Server: send page of 5 records
Client: got a page containing 5 pages
Characters: Alia Atreides, Baron Vladimir Harkonnen, Chani, Dr. Liet-Kynes, Dr. Yueh
Server: send page of 5 records
Client: got a page containing 5 pages
Characters: Duke Leto Atreides, Duncan Idaho, Feyd-Rautha Harkonnen, Glossu Beast Rabban, Gurney Halleck
Server: send page of 5 records
Client: got a page containing 5 pages
Characters: Harah, Jamis, Lady Jessica Atreides, Otheym, Padishah Emperor Shaddam IV
Server: send page of 5 records
Client: got a page containing 5 pages
Characters: Paul Atreides, Piter De Vries, Princess Irulan, Reverend Mother Gaius Helen Mohiam, Reverend Mother Ramallo
Server: send page of 3 records
Client: got a page containing 3 pages
Characters: Shadout Mapes, Stilgar, Thufir Hawat


It would be good on the client side to be able to hide the actual pagination structure, and make this look like just a continuous stream of records.

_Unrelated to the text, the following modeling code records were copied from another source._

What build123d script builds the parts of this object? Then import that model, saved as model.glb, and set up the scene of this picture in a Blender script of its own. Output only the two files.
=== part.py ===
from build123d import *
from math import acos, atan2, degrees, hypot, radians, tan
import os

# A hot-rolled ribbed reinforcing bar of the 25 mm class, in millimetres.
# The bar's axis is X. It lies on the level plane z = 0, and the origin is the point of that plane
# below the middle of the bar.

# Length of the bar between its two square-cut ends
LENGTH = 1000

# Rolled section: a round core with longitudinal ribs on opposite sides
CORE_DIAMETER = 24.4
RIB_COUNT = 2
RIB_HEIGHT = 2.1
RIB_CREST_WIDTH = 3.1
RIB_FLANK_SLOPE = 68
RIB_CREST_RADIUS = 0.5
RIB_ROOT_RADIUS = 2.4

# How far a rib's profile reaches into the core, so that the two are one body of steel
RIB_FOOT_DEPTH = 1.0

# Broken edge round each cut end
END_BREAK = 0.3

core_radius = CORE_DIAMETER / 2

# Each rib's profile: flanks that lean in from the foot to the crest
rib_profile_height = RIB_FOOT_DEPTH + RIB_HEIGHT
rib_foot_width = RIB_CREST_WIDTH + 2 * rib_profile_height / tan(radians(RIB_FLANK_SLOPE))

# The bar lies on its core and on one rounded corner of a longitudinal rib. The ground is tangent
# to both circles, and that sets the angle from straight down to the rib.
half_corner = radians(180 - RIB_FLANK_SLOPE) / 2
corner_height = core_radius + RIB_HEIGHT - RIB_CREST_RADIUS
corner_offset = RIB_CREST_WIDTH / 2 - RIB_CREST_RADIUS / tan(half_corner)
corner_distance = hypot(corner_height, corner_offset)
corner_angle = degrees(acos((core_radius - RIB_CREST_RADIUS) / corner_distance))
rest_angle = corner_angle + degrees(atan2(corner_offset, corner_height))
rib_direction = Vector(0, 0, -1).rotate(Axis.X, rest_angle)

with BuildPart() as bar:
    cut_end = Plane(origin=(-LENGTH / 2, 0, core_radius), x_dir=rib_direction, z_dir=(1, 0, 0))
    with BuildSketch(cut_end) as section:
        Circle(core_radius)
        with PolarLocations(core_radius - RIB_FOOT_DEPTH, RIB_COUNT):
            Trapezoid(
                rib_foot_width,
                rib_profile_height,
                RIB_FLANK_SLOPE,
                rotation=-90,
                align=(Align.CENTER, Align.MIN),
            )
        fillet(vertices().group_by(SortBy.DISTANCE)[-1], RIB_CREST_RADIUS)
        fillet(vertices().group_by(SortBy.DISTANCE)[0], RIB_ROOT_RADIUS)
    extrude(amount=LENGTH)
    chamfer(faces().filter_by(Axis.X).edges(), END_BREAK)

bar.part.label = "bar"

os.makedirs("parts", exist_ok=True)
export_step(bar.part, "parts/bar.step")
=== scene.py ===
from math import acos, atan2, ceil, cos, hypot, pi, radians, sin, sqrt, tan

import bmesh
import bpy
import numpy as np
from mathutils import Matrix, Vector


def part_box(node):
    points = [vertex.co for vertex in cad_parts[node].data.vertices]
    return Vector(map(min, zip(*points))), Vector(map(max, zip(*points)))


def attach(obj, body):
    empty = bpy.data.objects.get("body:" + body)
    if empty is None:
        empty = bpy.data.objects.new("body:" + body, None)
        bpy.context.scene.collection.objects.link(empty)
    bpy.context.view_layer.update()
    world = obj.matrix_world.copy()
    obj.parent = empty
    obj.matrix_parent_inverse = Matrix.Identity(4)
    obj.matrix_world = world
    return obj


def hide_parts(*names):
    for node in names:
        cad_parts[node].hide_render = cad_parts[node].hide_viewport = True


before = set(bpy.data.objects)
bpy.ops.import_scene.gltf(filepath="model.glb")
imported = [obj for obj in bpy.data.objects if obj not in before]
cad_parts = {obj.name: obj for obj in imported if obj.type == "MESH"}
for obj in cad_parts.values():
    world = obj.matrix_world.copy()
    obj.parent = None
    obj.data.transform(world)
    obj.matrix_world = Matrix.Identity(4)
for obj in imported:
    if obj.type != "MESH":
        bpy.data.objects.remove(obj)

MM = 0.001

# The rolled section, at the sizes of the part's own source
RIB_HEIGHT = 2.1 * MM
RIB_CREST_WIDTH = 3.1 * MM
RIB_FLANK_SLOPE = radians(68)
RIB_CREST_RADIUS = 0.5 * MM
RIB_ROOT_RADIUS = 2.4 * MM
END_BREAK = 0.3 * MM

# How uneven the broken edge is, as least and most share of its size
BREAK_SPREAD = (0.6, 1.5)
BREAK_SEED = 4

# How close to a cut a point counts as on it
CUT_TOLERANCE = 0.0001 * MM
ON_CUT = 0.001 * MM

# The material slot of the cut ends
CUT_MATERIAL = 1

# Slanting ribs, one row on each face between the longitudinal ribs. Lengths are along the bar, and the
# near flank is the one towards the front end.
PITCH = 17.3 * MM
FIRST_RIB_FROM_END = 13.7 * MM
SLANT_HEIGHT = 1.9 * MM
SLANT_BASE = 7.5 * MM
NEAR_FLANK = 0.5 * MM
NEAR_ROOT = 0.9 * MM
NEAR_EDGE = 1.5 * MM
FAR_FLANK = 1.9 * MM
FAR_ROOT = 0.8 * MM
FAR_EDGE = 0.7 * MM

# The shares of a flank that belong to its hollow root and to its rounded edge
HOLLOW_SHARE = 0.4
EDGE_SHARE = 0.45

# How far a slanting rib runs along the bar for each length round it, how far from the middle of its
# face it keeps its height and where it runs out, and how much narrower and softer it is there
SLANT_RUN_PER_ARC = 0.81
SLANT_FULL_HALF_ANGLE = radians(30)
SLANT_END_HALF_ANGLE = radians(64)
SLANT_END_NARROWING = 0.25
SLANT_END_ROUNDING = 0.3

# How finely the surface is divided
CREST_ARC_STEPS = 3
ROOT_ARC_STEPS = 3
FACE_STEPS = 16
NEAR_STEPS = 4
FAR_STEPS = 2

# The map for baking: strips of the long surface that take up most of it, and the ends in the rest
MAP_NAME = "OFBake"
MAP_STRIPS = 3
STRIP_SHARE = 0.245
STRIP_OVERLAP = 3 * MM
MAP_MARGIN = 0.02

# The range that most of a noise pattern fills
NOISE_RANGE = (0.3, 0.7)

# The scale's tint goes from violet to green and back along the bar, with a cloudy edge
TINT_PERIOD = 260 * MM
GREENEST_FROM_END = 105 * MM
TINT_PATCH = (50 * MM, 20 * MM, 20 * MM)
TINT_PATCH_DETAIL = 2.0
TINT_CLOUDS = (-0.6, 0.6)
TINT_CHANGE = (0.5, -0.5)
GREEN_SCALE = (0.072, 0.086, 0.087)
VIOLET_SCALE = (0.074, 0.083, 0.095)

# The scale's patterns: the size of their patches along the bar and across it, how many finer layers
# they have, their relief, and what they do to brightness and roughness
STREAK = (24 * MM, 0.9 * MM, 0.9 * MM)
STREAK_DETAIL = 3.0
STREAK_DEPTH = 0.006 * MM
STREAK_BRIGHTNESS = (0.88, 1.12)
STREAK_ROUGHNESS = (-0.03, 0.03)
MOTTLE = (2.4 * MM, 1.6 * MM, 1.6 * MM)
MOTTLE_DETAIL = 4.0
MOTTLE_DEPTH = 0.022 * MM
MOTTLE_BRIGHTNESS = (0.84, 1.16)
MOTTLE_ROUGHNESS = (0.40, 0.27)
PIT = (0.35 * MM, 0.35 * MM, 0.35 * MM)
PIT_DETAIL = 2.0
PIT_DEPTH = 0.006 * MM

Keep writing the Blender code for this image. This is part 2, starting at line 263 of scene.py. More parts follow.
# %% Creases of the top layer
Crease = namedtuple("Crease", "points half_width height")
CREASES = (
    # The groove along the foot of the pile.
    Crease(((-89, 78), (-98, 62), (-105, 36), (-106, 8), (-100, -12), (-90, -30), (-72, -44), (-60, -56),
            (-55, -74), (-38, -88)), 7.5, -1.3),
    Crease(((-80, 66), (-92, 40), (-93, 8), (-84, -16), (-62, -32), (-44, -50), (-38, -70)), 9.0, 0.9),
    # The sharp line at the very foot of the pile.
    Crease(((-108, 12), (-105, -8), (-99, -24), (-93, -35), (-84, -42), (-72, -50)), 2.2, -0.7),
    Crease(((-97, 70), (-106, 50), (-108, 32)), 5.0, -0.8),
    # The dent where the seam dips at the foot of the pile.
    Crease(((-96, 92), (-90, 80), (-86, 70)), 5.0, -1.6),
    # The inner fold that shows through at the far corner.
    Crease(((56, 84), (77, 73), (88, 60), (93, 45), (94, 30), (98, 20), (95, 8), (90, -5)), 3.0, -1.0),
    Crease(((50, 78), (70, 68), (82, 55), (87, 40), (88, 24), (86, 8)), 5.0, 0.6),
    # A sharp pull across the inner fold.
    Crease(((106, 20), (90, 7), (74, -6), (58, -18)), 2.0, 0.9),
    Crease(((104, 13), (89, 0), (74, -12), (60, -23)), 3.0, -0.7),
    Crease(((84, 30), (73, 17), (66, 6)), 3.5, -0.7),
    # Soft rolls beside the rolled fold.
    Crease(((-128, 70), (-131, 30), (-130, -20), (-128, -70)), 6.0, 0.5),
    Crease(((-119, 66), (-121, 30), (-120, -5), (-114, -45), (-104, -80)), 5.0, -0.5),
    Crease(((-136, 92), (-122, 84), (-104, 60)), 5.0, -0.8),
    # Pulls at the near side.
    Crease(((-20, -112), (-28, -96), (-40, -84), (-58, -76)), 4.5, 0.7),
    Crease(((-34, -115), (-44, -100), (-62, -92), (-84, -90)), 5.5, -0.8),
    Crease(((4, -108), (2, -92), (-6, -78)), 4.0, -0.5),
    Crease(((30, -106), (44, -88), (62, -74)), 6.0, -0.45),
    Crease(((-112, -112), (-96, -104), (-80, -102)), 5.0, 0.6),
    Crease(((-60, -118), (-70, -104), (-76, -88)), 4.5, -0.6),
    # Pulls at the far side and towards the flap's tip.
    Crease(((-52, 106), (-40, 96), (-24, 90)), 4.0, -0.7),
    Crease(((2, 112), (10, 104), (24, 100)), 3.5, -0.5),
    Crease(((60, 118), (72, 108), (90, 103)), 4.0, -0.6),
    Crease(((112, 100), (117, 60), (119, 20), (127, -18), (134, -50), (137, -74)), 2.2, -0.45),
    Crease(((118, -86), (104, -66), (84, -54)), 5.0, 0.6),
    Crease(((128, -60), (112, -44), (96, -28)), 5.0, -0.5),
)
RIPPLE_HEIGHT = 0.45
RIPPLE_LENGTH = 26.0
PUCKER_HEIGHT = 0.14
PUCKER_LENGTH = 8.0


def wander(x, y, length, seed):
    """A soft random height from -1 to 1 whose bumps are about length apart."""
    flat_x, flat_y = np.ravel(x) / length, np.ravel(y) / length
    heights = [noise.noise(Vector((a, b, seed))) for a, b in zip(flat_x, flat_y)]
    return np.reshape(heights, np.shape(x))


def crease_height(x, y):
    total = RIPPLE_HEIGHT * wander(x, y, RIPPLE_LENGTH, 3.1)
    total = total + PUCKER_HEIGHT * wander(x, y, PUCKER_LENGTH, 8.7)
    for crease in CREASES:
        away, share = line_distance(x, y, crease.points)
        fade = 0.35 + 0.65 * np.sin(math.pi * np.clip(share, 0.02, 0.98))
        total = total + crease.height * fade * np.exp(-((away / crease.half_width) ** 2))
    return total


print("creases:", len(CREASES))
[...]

So we can write a client-side generator method that, for each page received, unpacks that page and yields each record to its caller.

In [9]:
def client_get_records():
    """
    Convert pages into a continuous stream of records.
    """
    for page in server_pages():
        print(f"Client: got a page containing {len(page)} records")
        for rec in page:
            yield rec


`client_get_records` is its own generator function, and it will send all the records in each page, and in turn get a new page when the current page is exhausted.

In [11]:
for rec in client_get_records():
    print(rec["character"])


Server: send page of 5 records
Client: got a page containing 5 records
Alia Atreides
Baron Vladimir Harkonnen
Chani
Dr. Liet-Kynes
Dr. Yueh
Server: send page of 5 records
Client: got a page containing 5 records
Duke Leto Atreides
Duncan Idaho
Feyd-Rautha Harkonnen
Glossu Beast Rabban
Gurney Halleck
Server: send page of 5 records
Client: got a page containing 5 records
Harah
Jamis
Lady Jessica Atreides
Otheym
Padishah Emperor Shaddam IV
Server: send page of 5 records
Client: got a page containing 5 records
Paul Atreides
Piter De Vries
Princess Irulan
Reverend Mother Gaius Helen Mohiam
Reverend Mother Ramallo
Server: send page of 3 records
Client: got a page containing 3 records
Shadout Mapes
Stilgar
Thufir Hawat


`client_get_records()` can yield each page-worth of records using a single statement instead of a for-loop:


In [12]:
def client_get_records():
    """
    Convert pages into a continuous stream of records.
    """
    for page in server_pages():
        print(f"Client: got a page containing {len(page)} records")
        yield from page

In [13]:
for rec in client_get_records():
    print(rec["character"])

Server: send page of 5 records
Client: got a page containing 5 records
Alia Atreides
Baron Vladimir Harkonnen
Chani
Dr. Liet-Kynes
Dr. Yueh
Server: send page of 5 records
Client: got a page containing 5 records
Duke Leto Atreides
Duncan Idaho
Feyd-Rautha Harkonnen
Glossu Beast Rabban
Gurney Halleck
Server: send page of 5 records
Client: got a page containing 5 records
Harah
Jamis
Lady Jessica Atreides
Otheym
Padishah Emperor Shaddam IV
Server: send page of 5 records
Client: got a page containing 5 records
Paul Atreides
Piter De Vries
Princess Irulan
Reverend Mother Gaius Helen Mohiam
Reverend Mother Ramallo
Server: send page of 3 records
Client: got a page containing 3 records
Shadout Mapes
Stilgar
Thufir Hawat


Generators can be economical on memory, since they don't instantiate a result until the caller pulls from the generator's yield statement. Generators can be passed around as well, or use for filters - this is a more functional style of programming.